After that moment, I then realized that my physical activity could not only benefit my own health, but it could be used to help others in need.

And even better, especially on days when I didn’t feel like hitting my goal, I was challenged by the truth that my inactivity could keep others from getting the help and financial assistance they needed.

This is such a profound discovery to make in my Fitbit experiment and it’s been one of the most compelling reasons why I’ve told other people to use Fitbit.

In my research of other similar activity trackers like the Nike Fuel band, I don’t see a lot of users or companies highlighting this as a benefit of self-tracking.
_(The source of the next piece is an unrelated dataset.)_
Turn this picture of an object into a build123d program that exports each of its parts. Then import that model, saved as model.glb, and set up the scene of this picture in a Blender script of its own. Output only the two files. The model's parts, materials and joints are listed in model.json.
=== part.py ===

And that’s a shame, because it’s a great selling point and could be used to help drive the needed behavior change.

That said, I didn’t see a lot of other companies and organizations partnering with Fitbit and Earndit to do stuff like this, but I hope more companies get onboard in 2013 and that Earndit adds more organizations to their giving tab, because what could be better than rewarding a behavior that helps people stay or get healthy and empowers people to use their healthy lifestyle to help others.

What’s My Goal for 2013?

There are many other things I’ll be exploring and sharing here on Live Fix in 2013, such as:

  • Tracking and learning from the Fitbit activity and baby/daddy exercises I’ve created while raising Calvin
  • Emerging self-tracking trends
  • Using the Fitbit mobile app to make tracking easier and more rewarding
  • Testing the impact of gamification and sharing my activity in my social networks
  • Using Fitbit to discover connections between my daily activities and my sleep habits
  • Using Fitbit to enhance, measure and make our experiences at live music festivals and concert venues more valuable and meaningful.

To wrap up this post, I wanted to let you know that all these positive experiences and results I’ve had thus far with Fitbit have led me to create a goal for 2013.

Yes, my friends, I’m setting out to see if I can walk 10,000 steps a day in 2013 and chronicle my challenge here on Live Fix and on Live Fix Radio. Feel free to ask me how I’m doing and hold me accountable. I know I’m gonna need the welcomed nudge along the way and I’d love to hear about your experiences and challenges too.

As always, it’s been a great year and I’ve had tons of fun sharing  all our other Concert Experiments with you.

How About You?

Are you using Fitbit? What have you learned? What types of live music Fitbit experiments should we do?